*** SUPPLIED MATERIAL ***
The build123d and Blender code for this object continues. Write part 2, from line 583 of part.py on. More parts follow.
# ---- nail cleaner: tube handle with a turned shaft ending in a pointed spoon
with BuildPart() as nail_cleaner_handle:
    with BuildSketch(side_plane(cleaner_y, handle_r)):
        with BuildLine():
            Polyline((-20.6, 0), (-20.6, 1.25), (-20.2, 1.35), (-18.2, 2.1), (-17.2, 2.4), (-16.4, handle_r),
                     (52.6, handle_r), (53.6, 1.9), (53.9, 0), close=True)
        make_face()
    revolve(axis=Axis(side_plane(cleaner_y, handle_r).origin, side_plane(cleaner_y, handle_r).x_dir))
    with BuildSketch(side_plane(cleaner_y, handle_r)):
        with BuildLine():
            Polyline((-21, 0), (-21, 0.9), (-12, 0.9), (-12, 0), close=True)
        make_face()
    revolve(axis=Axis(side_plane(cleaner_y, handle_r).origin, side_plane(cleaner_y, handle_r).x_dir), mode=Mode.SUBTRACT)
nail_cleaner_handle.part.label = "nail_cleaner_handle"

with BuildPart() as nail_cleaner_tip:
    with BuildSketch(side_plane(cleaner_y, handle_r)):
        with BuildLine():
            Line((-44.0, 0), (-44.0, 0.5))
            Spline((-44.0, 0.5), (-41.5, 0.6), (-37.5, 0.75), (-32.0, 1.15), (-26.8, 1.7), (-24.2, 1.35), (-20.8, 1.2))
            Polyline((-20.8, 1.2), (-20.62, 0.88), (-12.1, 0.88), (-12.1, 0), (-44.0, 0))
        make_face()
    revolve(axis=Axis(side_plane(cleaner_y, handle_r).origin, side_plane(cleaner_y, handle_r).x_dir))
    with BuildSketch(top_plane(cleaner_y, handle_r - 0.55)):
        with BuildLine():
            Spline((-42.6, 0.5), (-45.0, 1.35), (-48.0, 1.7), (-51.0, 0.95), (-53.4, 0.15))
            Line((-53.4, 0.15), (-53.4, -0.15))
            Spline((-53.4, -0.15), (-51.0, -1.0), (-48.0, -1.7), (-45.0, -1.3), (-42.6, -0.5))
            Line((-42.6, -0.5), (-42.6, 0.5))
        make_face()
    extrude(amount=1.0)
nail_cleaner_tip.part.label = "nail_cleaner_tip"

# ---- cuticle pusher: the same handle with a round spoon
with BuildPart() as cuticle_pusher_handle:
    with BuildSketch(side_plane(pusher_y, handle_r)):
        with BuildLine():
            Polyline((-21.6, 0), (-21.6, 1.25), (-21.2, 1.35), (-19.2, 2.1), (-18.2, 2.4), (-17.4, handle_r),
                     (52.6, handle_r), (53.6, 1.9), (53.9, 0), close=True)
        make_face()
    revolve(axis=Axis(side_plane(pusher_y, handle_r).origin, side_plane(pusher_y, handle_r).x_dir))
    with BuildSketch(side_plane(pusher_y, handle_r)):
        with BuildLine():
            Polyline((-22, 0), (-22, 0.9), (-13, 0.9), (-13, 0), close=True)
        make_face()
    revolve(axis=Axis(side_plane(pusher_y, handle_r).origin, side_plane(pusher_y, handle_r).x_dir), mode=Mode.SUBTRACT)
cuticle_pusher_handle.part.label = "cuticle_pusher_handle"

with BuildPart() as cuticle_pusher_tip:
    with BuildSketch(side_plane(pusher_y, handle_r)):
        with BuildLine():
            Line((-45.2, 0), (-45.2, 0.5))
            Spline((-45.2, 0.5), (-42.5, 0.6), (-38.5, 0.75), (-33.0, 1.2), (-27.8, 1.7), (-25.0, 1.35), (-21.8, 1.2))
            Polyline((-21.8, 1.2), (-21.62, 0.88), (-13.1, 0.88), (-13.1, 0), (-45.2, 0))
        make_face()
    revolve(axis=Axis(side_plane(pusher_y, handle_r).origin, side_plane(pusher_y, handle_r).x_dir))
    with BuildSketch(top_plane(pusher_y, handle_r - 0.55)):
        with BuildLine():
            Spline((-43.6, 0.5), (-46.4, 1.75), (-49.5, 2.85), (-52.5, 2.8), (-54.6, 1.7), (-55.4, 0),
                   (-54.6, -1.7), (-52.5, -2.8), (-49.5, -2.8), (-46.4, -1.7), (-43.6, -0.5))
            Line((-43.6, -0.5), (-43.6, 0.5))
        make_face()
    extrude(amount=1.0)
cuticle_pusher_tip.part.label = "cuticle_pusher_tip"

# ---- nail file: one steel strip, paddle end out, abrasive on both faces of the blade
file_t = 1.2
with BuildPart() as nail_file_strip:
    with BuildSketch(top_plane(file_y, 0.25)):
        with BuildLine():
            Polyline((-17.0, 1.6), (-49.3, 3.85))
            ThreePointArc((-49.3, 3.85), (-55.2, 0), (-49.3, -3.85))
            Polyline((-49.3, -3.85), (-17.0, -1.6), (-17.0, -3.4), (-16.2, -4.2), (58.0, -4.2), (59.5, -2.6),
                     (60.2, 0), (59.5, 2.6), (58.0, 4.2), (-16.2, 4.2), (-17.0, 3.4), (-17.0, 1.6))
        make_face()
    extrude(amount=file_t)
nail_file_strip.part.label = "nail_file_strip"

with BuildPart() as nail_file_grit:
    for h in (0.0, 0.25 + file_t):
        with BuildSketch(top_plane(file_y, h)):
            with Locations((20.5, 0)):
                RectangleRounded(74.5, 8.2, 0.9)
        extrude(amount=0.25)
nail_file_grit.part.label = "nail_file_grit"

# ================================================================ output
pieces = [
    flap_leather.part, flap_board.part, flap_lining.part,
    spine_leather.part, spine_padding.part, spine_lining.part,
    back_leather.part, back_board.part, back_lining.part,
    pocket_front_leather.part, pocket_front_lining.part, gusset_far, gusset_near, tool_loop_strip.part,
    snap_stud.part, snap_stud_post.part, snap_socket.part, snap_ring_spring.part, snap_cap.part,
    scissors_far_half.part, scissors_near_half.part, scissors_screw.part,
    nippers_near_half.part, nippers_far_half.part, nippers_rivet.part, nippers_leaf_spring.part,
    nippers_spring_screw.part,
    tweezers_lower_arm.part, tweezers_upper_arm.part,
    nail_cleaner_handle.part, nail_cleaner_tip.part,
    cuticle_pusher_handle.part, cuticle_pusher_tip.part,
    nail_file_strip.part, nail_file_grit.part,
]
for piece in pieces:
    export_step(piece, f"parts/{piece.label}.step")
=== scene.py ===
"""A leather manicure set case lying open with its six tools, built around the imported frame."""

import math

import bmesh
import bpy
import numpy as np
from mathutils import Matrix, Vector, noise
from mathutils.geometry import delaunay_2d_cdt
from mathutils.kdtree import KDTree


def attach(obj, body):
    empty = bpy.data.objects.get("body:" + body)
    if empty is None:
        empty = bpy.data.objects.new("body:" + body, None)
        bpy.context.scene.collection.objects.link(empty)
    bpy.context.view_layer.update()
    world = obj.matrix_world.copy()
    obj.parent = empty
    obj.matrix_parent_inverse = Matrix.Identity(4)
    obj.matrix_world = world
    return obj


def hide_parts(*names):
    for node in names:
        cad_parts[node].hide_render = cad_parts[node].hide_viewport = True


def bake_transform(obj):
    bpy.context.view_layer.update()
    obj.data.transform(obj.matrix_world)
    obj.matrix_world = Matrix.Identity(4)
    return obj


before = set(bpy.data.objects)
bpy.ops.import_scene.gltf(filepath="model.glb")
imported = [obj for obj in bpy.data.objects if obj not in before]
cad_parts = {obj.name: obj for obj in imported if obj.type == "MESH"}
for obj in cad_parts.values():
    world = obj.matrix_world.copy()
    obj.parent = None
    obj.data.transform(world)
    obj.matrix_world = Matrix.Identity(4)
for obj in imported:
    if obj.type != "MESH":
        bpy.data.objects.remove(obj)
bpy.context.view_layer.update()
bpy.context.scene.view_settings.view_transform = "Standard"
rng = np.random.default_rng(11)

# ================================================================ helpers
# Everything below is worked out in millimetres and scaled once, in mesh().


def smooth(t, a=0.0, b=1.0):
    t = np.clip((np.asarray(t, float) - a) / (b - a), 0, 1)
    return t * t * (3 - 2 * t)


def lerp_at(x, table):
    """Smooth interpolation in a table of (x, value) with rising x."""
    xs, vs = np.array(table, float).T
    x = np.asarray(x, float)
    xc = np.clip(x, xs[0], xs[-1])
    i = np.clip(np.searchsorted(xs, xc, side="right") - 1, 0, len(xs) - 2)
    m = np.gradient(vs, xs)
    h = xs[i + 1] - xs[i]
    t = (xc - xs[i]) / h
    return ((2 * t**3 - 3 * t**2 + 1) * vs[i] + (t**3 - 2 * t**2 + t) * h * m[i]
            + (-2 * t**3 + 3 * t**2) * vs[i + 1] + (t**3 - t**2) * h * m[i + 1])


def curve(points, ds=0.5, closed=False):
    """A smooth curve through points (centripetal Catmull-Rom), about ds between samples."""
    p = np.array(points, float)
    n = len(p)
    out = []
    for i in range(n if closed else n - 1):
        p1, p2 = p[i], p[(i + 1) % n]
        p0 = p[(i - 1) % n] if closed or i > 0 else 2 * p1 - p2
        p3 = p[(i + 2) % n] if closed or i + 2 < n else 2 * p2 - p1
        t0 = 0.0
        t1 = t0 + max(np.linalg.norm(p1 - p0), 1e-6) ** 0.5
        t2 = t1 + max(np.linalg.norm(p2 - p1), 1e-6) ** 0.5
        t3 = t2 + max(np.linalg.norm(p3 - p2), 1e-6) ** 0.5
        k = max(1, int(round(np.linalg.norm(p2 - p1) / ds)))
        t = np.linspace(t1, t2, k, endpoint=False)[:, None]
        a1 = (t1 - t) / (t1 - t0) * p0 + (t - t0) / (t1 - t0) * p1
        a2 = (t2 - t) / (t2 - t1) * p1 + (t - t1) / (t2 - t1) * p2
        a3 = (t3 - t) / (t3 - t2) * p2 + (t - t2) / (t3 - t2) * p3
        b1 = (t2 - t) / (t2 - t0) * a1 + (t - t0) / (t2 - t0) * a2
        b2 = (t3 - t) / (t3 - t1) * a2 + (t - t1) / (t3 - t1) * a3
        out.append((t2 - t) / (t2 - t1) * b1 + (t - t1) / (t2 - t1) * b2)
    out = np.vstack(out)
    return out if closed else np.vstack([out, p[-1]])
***
EXERCISE BRIEF
Each line from the line with "cad_parts[node].hide_render = cad_parts[node].hide_viewport" to the line with "bpy.data.objects.remove(obj)" is to be echoed exactly; both boundary lines are included, and nothing else is to be output.

SOLUTION FOR THIS EXERCISE
        cad_parts[node].hide_render = cad_parts[node].hide_viewport = True


def bake_transform(obj):
    bpy.context.view_layer.update()
    obj.data.transform(obj.matrix_world)
    obj.matrix_world = Matrix.Identity(4)
    return obj


before = set(bpy.data.objects)
bpy.ops.import_scene.gltf(filepath="model.glb")
imported = [obj for obj in bpy.data.objects if obj not in before]
cad_parts = {obj.name: obj for obj in imported if obj.type == "MESH"}
for obj in cad_parts.values():
    world = obj.matrix_world.copy()
    obj.parent = None
    obj.data.transform(world)
    obj.matrix_world = Matrix.Identity(4)
for obj in imported:
    if obj.type != "MESH":
        bpy.data.objects.remove(obj)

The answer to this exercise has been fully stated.